Victims of the Sept. 11, 2001 terrorist attacks — both individuals killed or seriously injured and individuals and businesses impacted by the strikes — have received at least $38.1 billion in compensation, with insurance companies and the federal government providing more than 90 percent of the payments, according to a RAND Corporation study issued today.

New York businesses have received 62 percent of the total compensation, reflecting the broad-ranging economic impacts of the attack in and near the World Trade Center. Among individuals killed or seriously injured, emergency responders and their families have received more than civilians and their families who suffered similar economic losses. On average, first responders have received about $1.1 million more per person than civilians with similar economic loss.

The analysis by the RAND Institute for Civil Justice is the most comprehensive examination to date of financial compensation made following the Sept. 11 attacks.
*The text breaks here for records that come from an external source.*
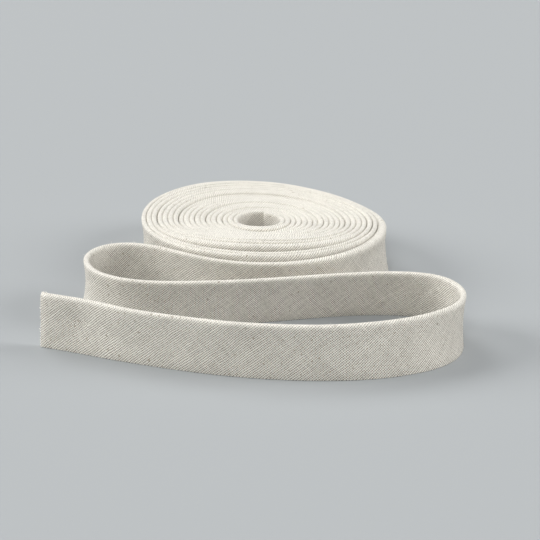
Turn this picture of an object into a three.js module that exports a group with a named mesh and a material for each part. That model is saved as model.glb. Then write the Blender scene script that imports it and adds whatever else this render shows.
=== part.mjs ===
// A roll of double-fold bias binding, lying on its side, with its loose end standing on edge
// in an S in front of it. Millimetres, +Z up. The tape is one strip of linen: both raw edges are
// folded in, then the strip is folded once more, so it is four layers thick with a round fold on top.
import * as THREE from 'three';

// The finished tape
const tapeWidth = 20;
const tapeThickness = 1.7;
const linen = { color: 0xe2dccd, roughness: 0.92, metalness: 0 };

// The wound roll. Angles run anticlockwise from +X, seen from above, and winding angles go on past 360.
const outerTurnRadius = 50.6;    // middle of the tape where the loose end leaves the roll
const turnPitch = 2.24;          // from one turn to the next
const leavingAngle = -100;       // where the loose end leaves
const innerEndAngle = 82;        // where the tape starts, inside the hole
const wholeTurns = 18;
const stepsPerTurn = 40;
const crestShare = 0.2;          // half of each turn's flat top, as a share of the pitch
const grooveDepth = 0.8;         // how far the round folds drop between two turns
const waist = 0.9;               // the tape's middle is drawn in where it bends
const flareShape = 0.45;         // a slack foot swings out, most of it close under the rim
const wallShares = [0.8, 0.5, 0.2, 0]; // heights of the points down a wall

// How far the hand-wound roll is out of round at its rim and at its hole, and how far the foot of
// its slack outermost turn swings out, a row for each 30 degrees
const outline = [
  { bearing: 0, rim: -0.6, hole: 0.3, flare: 3.5 },
  { bearing: 30, rim: -4.6, hole: 0.8, flare: 2.8 },
  { bearing: 60, rim: -4.8, hole: 1.3, flare: 1.4 },
  { bearing: 90, rim: -0.9, hole: 1.4, flare: 0.3 },
  { bearing: 120, rim: 2.4, hole: 1.0, flare: 0 },
  { bearing: 150, rim: 1.0, hole: 0.6, flare: 0 },
  { bearing: 180, rim: -0.4, hole: 0.3, flare: 0 },
  { bearing: 210, rim: -0.4, hole: -0.5, flare: 0 },
  { bearing: 240, rim: 0.1, hole: -1.3, flare: 0 },
  { bearing: 270, rim: 0.5, hole: -1.9, flare: 0 },
  { bearing: 300, rim: 0.2, hole: -1.5, flare: 1.8 },
  { bearing: 330, rim: -0.1, hole: -0.6, flare: 3.3 },
];

// How far each turn's fold stands above the tape's width where it passes the front and then the
// back of the roll, from the outermost turn inwards; the inner turns are a little narrower
const turnRise = [
  { front: 0.0, back: 0.0 },
  { front: 2.2, back: 0.2 },
  { front: 2.3, back: 0.0 },
  { front: 1.5, back: -0.2 },
  { front: 1.4, back: -0.3 },
  { front: 1.1, back: -0.5 },
  { front: 0.8, back: -0.5 },
  { front: 0.6, back: -1.4 },
  { front: 0.4, back: -1.4 },
  { front: 0.1, back: -1.3 },
  { front: -0.1, back: -1.2 },
  { front: -0.3, back: -1.1 },
  { front: -1.1, back: -1.3 },
  { front: -1.0, back: -1.2 },
  { front: -0.9, back: -1.1 },
  { front: -0.8, back: -1.6 },
  { front: -0.7, back: -1.5 },
  { front: -1.2, back: -1.4 },
  { front: -1.1, back: -1.3 },
];

// The loose end: where its lower edge stands, and how far its top edge leans to the right
// for someone walking from the roll to the cut end
const looseEnd = [
  { x: -31.9, y: -40.6, lean: 0 },
  { x: -37.8, y: -36.9, lean: 0 },
  { x: -48.9, y: -33.0, lean: -0.4 },
  { x: -58.7, y: -34.6, lean: -0.9 },
  { x: -65.2, y: -42.3, lean: -1.2 },
  { x: -65.9, y: -52.5, lean: -1.4 },
  { x: -59.6, y: -63.6, lean: -0.6 },
  { x: -48.4, y: -68.8, lean: 0.9 },
  { x: -36.0, y: -69.1, lean: 2.2 },
  { x: -14.0, y: -64.9, lean: 3.8 },
  { x: 7.5, y: -59.2, lean: 4.7 },
  { x: 28.0, y: -53.8, lean: 4.9 },
  { x: 48.0, y: -50.8, lean: 4.5 },
  { x: 62.0, y: -52.4, lean: 3.8 },
  { x: 70.9, y: -59.5, lean: 2 },
  { x: 74.5, y: -72.0, lean: 0.3 },
  { x: 72.7, y: -84.1, lean: 1.9 },
  { x: 64.3, y: -94.6, lean: 4.1 },
  { x: 47.2, y: -102.9, lean: 3.4 },
  { x: 22.4, y: -107.0, lean: 1.4 },
  { x: -10.0, y: -104.9, lean: 0.2 },
  { x: -43.3, y: -97.0, lean: 0.5 },
  { x: -60.0, y: -91.4, lean: 2.4 },
  { x: -75.5, y: -86.3, lean: 2.1 },
];
const looseSteps = 112;
const seamGap = 0.4;             // between the roll and the start of the loose end
const leavingArcs = [0, 5, 10, 15, 20]; // degrees over which the loose end still follows the roll
const waistRadius = 20;          // a bend this tight draws the middle in fully
const footShare = 0.3;           // half of the flat foot and top, as a share of the thickness
const edgeRound = 0.55;          // height of the rounding at the top and bottom edges

const radians = THREE.MathUtils.degToRad;
const endAngle = leavingAngle + 360 * wholeTurns + (innerEndAngle - leavingAngle);

// A smooth curve through four even values, t of the way from b to c
function blend(a, b, c, d, t) {
  const slopeIn = (c - a) / 2;
  const slopeOut = (d - b) / 2;
  const t2 = t * t;
  const t3 = t2 * t;
  return (2 * t3 - 3 * t2 + 1) * b + (t3 - 2 * t2 + t) * slopeIn + (3 * t2 - 2 * t3) * c + (t3 - t2) * slopeOut;
}

function outOfRound(angle, column) {
  const place = (THREE.MathUtils.euclideanModulo(angle, 360) * outline.length) / 360;
  const row = Math.floor(place);
  const out = (step) => outline[(row + step + outline.length) % outline.length][column];
  return blend(out(-1), out(0), out(1), out(2), place - row);
}

// Radius of the tape's middle at a winding angle; the turns between rim and hole are rounder
function windingRadius(angle) {
  const turned = (angle - leavingAngle) / (endAngle - leavingAngle);
  const rimShare = (1 - turned) ** 2;
  const holeShare = turned ** 4;
  const round = outerTurnRadius - (turnPitch * (angle - leavingAngle)) / 360;
  return round + rimShare * outOfRound(angle, 'rim') + holeShare * outOfRound(angle, 'hole');
}

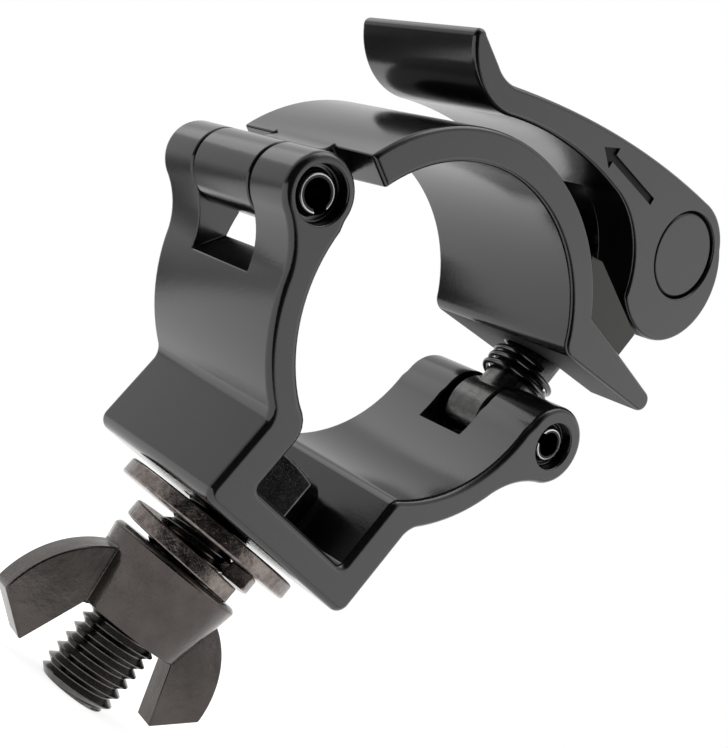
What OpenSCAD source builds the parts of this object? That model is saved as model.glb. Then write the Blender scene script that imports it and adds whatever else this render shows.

The crashes of passenger planes into the World Trade Center, the Pentagon and a field in Pennsylvania together made up the largest terrorist strikes in U.S. history, killing 2,551 civilians and seriously injuring another 215. The attacks also killed or seriously injured 460 emergency responders.

“The compensation paid to the victims of the attacks on the World Trade Center, the Pentagon and in Pennsylvania was unprecedented both in its scope and in the mix of programs used to make payments,” said Lloyd Dixon, a RAND senior economist and lead author of the report. “The system has raised many questions about equity and fairness that have no obvious answers. Addressing these issues now will help the nation be better prepared for future terrorist attacks.”

Dixon and co-author Rachel Kaganoff Stern interviewed and gathered evidence from many sources to estimate the amount of compensation paid out by insurance companies, government agencies and charities following the attacks. Their findings include:

  • Insurance companies expect to make at least $19.6 billion in payments, comprising 51 percent of the money paid in compensation.
  • Government payments total nearly $15.8 billion (42 percent of the total). This includes payments from local, state and federal governments, plus payments from the September 11 Victim Compensation Fund of 2001 that was established by the federal government to compensate those killed or physically injured in the attacks. The total does not include payments to clean up the World Trade Center site or rebuild public infrastructure in New York City.
  • Payments by charitable groups comprise just 7 percent of the total, despite the fact that charities distributed an unprecedented $2.7 billion to victims of the attacks.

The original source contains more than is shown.